One hundred years since the Ministry of Reconstruction’s adult education committee published its Report on Adult Education, a new report argues that adult education and lifelong learning must be a permanent national necessity, an inseparable aspect of citizenship, vital to addressing the huge societal divisions and challenges to democracy we currently face.

The challenges include the climate crisis; communities more divided than in living memory, with many feeling excluded from today’s politics; and Artificial Intelligence threatening to disrupt jobs and permanently alter the nature of work forever.
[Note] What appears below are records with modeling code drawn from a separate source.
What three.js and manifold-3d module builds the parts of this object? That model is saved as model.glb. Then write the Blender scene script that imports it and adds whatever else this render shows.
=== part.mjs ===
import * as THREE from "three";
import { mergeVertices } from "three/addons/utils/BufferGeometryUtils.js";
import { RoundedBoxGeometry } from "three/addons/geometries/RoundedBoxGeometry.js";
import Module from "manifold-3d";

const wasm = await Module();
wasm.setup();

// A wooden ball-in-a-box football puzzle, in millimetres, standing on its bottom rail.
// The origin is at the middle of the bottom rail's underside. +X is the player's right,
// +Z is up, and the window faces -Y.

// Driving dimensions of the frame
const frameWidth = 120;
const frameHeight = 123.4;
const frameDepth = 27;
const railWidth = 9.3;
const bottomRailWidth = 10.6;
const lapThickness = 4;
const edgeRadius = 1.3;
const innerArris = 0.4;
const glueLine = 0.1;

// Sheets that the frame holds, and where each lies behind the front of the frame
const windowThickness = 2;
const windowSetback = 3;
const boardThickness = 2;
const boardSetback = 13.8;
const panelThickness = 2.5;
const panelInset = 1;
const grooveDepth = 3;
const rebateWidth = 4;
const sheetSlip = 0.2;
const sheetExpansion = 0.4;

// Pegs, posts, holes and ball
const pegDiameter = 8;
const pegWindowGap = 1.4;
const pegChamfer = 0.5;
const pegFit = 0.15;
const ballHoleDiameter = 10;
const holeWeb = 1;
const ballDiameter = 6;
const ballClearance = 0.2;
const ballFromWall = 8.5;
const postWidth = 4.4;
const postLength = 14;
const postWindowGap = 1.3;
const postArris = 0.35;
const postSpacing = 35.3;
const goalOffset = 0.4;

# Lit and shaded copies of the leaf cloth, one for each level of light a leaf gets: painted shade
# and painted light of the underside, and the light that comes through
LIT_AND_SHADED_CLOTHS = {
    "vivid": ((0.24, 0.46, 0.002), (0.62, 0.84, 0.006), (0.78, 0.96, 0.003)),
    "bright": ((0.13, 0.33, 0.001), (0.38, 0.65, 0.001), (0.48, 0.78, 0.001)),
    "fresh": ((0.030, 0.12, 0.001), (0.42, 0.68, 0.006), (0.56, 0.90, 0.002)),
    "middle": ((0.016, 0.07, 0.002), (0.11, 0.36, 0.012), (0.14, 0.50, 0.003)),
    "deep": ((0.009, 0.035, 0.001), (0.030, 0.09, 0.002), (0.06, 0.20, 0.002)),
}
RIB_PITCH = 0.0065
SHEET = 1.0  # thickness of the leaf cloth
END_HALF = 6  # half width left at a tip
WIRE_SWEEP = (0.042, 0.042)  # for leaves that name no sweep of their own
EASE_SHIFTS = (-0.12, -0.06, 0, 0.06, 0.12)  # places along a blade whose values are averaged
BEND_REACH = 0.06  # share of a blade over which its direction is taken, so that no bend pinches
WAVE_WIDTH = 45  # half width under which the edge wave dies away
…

Funding for adult learning and apprenticeships has fallen by 45% in real terms since 2009-10, cutting adult education participation dramatically. Today’s Report calls for:

  • A national Adult Education & Lifelong Learning Strategy, with a participation target to reduce the gap between the most and least educationally active.
  • A Minister with specific responsibility for Adult Education and Lifelong Learning to report annually to Parliament on progress.
  • Community Learning Accounts, alongside Individual Learning Accounts to provide funding for informal, community-based learning initiatives led by local groups.
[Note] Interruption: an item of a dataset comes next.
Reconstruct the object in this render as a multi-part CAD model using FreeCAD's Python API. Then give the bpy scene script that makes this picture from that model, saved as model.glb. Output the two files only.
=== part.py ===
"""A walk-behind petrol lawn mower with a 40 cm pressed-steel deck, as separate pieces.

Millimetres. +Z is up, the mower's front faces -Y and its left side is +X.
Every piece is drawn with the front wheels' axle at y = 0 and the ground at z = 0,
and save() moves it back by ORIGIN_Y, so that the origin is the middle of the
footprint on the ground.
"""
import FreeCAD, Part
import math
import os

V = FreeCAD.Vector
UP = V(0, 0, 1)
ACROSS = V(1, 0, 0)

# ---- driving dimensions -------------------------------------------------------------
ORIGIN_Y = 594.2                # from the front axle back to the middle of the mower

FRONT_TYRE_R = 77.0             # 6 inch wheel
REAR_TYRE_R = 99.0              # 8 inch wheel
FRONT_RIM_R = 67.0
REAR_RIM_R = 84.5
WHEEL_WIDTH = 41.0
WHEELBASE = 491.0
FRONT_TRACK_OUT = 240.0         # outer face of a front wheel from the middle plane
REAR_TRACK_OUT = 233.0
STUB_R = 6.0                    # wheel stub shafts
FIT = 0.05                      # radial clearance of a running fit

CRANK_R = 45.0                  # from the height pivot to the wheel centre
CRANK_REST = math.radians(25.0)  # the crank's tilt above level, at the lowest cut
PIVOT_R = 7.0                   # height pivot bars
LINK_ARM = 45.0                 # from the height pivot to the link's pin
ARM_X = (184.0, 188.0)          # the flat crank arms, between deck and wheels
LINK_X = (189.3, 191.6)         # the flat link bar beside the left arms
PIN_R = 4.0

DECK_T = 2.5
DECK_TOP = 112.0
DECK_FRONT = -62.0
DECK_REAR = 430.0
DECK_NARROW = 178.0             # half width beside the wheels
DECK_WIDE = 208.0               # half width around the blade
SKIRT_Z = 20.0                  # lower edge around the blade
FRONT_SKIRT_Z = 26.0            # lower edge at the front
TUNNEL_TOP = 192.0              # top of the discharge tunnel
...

Dame Helen Ghosh, Master of Balliol College, Oxford and Chair of the Commission said: ‘There is a national consensus in favour of adult education and lifelong learning. We need the next government to step up to the challenge, and deliver what is, in the words of the 1919 Report and today's Report, "A Permanent National Necessity". In meetings across the country our Commission found a huge appetite for adult education and lifelong learning - we saw evidence of communities being brought together through imaginative educational initiatives; new groups being formed to analyse and discuss the issues of the day, including the climate crisis; and a desire to understand and prepare for the changing world of work, including amongst those in the 'gig economy' for whom provision at present is scant. Our Commission's recommendations would address all these needs.'

CBI President elect and Commission member Lord Bilimoria said: 'I commend this Report for showing the way, and I call on the next government to implement its proposals. Serving on the Centenary Commission has been fascinating - such a range of social, economic, political and demographic challenges to tackle, with local contexts so important - and such inspiring examples from across the country of what could be achieved, if only we had a coherent national strategy with the funding and political will to deliver on the ground. Education is so important to us all, as individuals, and as members of our communities. And with the rapidly changing nature of work, with new technological developments continually emerging over the horizon, education for work needs to rise to the challenge - developing capabilities of team working, critical thinking, and reasoning. That's what's needed for our economy, our communities, our society and our democracy.'

Welcoming the Report, the Chief Economist of the Bank of England Andy Haldane said: 'This Report contains powerful and compelling recommendations for transforming and embedding adult education. It is an ambitious blueprint, but circumstances today and especially tomorrow call for no less. For three centuries, the UK’s education system has had a singular – and very successful – focus: developing cognitive skills in the young. That model is not fit for tomorrow’s purpose. The education system of tomorrow needs to span the generational spectrum - young to old - and the skills spectrum - cognitive to vocational to interpersonal. The economic benefits of doing so are crystal clear. The social and civic benefits are greater still. Social problems of disadvantage, disconnection and division loom large - adult education is one means of tackling those three d’s at source.'

Sir Vince Cable said: 'I warmly welcome the Report of the Centenary Commission on adult Education. Adult education has never been more important and yet it is in decline and is poorly supported by Government. There is great merit in the idea of equipping adults with a learning account which can be used for adult studies as people progress through life. Today’s skills and qualifications will often become redundant and we need a mechanism, through adult education, to help people adapt.'

Author Jojo Moyes said: 'Levels of adult literacy are shameful in this country and that's partially because of the threat to libraries, the cuts, and slashes in funding. I urge Government to respond positively to this call for investment in adult education and lifelong learning.'

The Report of the Centenary Commission on Adult Education, “A Permanent National Necessity...” Adult Education and Lifelong Learning for 21st Century Britain can be read here.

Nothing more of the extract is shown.